Results: Within the conventional medical research field, two types of arguments have been employed in favor of observational studies. First, observational studies allow for a more generalizable and robust estimation of effects in clinical practice, and if cohorts are large enough, there is no over-estimation of effect sizes, as is often feared. We argue that observational research is needed to balance the current over-emphasis on internal validity at the expense of external validity. Thus, observational research can be considered an important research tool to describe “real-world” care settings and can assist with the design and inform the results of randomised controlled trails.
Conclusions: We present recommendations for designing, conducting and reporting observational studies in homeopathy and provide recommendations to complement the STROBE Statement for homeopathic observational studies.
In their paper, the authors state this:
It is important to realize three areas where observational research can be valuable. For one, as already mentioned, it can be valuable as a preparatory type of research for designing good randomized studies. Second, it can be valuable as a stand-alone type of research, where pragmatic or ethical reasons stand against conducting a randomized study. Additionally, it can be valuable as the only adequate method where choices are involved: for instance, in any type of lifestyle research or where patients have very strong preferences, such as in homeopathy and other CAM. This might also lead to a diversification of research efforts and a broader, more realistic, picture of the effects of therapeutic interventions.
My comments to this are as follows:
- Observational research can be valuable as a preparatory type of research for designing good randomized studies. This purpose is better fulfilled by pilot studies (which are often abused in SCAM).
- Observational research can be valuable as a stand-alone type of research, where pragmatic or ethical reasons stand against conducting a randomized study. Such situations rarely arise in the realm of SCAM.
- Observational research can be valuable as the only adequate method where choices are involved: for instance, in any type of lifestyle research or where patients have very strong preferences, such as in homeopathy and other CAM. I fail to see that this is true.

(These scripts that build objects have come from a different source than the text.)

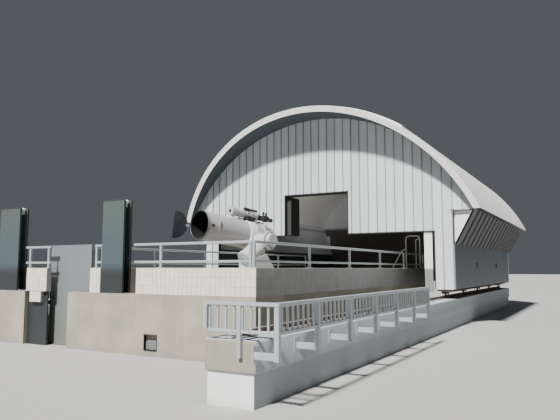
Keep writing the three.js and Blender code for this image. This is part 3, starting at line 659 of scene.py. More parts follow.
def mount_paint(name, colours):
    """Grey-green paint with a fine orange-peel surface over castings."""
    f = Finish(name, colours.mount, roughness=0.42)
    clouds = f.noise(0.2)
    f.shade(colours.mount, (clouds - 0.5) * 0.22)
    f.give("Roughness", 0.36 + clouds * 0.18)
    f.bump(f.noise(0.006, detail=2), 0.0006, 0.6)
    return f.material


def rim_paint(name, colours):
    """The mouth's rolled ring: grey enamel with worn spots, and black on the edge that faces forward."""
    f = Finish(name, colours.rim, roughness=0.4)
    wear = f.noise(0.03, detail=4)
    f.shade(f.mix(f.facing("Y").ramp(-0.6, -0.85), colours.rim, colours.lid), (wear - 0.5) * 0.35)
    f.give("Roughness", 0.32 + wear * 0.25)
    return f.material


def lens_glass(name, colours):
    """Coated lens: a very dark, glossy face with a painted sheen in patches."""
    f = Finish(name, colours.lens, roughness=0.05, Coat_Weight=0.8, Coat_Roughness=0.03)
    # Painted sheen: patches of a lighter blue in the base colour
    f.give("Base Color", f.mix(f.noise(0.05, detail=1), colours.lens_dark, colours.lens_painted_sheen))
    return f.material


MAKERS = {make.__name__: make for make in (
    stained_concrete, beam_concrete, glazed_tile, ribbed_cladding, rear_cladding, end_leaf, side_cladding,
    roof_sheet, dark_fold, satin_steel, gate_steel, worn_steel, mount_paint, rim_paint, lens_glass)}
MAKERS.update(
    mortar=plain("mortar", 0.006, 0.5, 3, bump=(0.002,), roughness=0.95),
    white_paint=plain("white_paint", 0.35, 0.12, gloss=(0.38, 0.2), middle=0.55, roughness=0.45),
    dark_trim=plain("trim", 0.06, 0.35, gloss=(0.4, 0.25), bump=(0.0008, 0.5), metallic=0.3),
    rail_metal=plain("railing", 0.12, 0.16, gloss=(0.34, 0.2), roughness=0.42, metallic=0.45),
    tube_enamel=plain("tube", 0.25, 0.07, 4, gloss=(0.26, 0.12), roughness=0.3,
                      Coat_Weight=0.3, Coat_Roughness=0.15),
    black_part=plain("black", 0.05, 0.8, gloss=(0.38, 0.25), middle=0.4, roughness=0.45),
    lid_paint=plain("lid", 0.12, 0.9, gloss=(0.62, 0.2), roughness=0.7, Specular_IOR_Level=0.2),
    flat_black=plain("lining", 0.003, 0.6, 2, roughness=0.95),
    bare_metal=plain("bare_steel", 0.004, 0.12, 2, gloss=(0.22, 0.2), stretch=(1, 8, 1),
                     roughness=0.3, metallic=0.9),
)


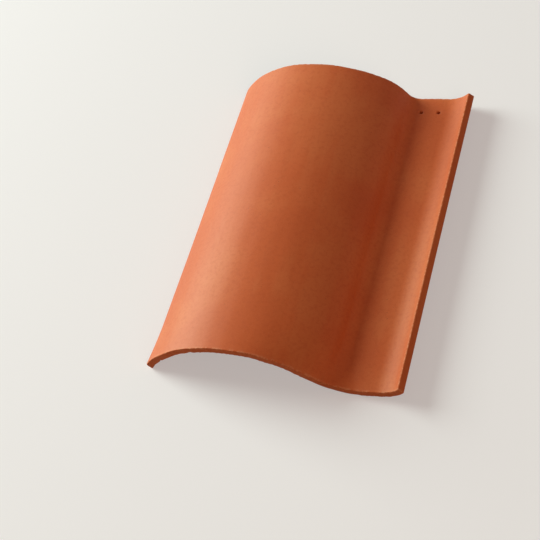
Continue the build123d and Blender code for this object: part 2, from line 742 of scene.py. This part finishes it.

- Observational research leads to a diversification of research efforts and a broader, more realistic, picture of the effects of therapeutic interventions. The main aim of research into the effectiveness of SCAM should be, in my view, to determine whether the treatment per se works or not. Observational studies are likely to obscure the truth on this issue.
Don’t get me wrong, I am not saying that observational studies are useless; quite to the contrary, they can provide very important information. But what I am trying to express is this:
- We should not allow double standards in medical research. The standards and issues of observational research as they exist in conventional medicine must also apply to SCAM.
- Observational studies cannot easily determine cause and effect between the therapy and the outcome.
- Observational studies cannot be a substitute for RCTs.
- Depending on their exact design, observational studies measure the outcome caused by a whole range of factors, including the therapy per se, the placebo-effect, the natural history of the disease, the regression towards the mean.
- Observational studies are particularly useful in effectiveness research, AFTER the efficacy of a therapy has been established by RCTs.
- If RCT fail to show that a therapy is effective and observational studies seem to indicate that they work, the therapy in question is probably a placebo.
- SCAM-enthusiasts’ preference for observational studies is transparently due to motivated reasoning.